Setting plane blades
As you can imagine, a plane only does a good job of flattening if the blade is square to the work. I learned an easy way to prepare a plane for work from Ficnk's Making and Mastering Wooden Planes (Taunton Press). Here's how to make sure the blade is square to the work:
- Clamp a board, roughly half the width of the plane blade, edge-up on the bench.
- flip the plane belly-up, and bring the blade out until it is almost proud of the sole (but not quite)
- Run the plane the full length of the board's edge. There should be no shaving.
- Bring the blade out a little bit, and repeat Step 3 until the plane takes a few fine nicks off the edge (these will be the machine marks from a rough dimensioning of the board)
- Take another shaving, until the plane is taking a thin, continuous shaving. Now it's ready to set.
- Place the left side of the plane on the beginning of the edge, and take a shaving.
- Do the same for the right side of the blade.
- Observe the two shavings: the one from the left of the blade, and the one from the right. Are they of the same quality? Adjust the left/right tilt of the blade until both sides of the blade take the same shaving.
- Now your plane is ready for business :)

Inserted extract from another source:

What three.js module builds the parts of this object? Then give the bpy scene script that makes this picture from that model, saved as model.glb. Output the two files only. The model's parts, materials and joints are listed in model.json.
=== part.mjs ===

Before I leave you, I want to give a run-down of the planes I use in my shop. The ones that get the most use are my E.C. Emmerich scrub plane, which is a special plane for the initial flattening of panels, my Stanley No. 4 1/2 smoother, and my Lie Nielsen jack plane. I also used a nice big wooden jointer plane until recently. All that's stopping me from putting it back into service is a trip through the grinding and honing process I described above. I use these four planes a lot these days, mostly for flattening panels and final jointing of board edges for gluing up into panels.
For routing, I do have a Stanley moving fillister plane, and a Record plow plane. both of these planes need to have their blades re-ground and honed before I can get into using them. For now, I rely on my router, mortiser, and chisels to make grooves...
...But I'm sure I'd be happier using the planes for those jobs!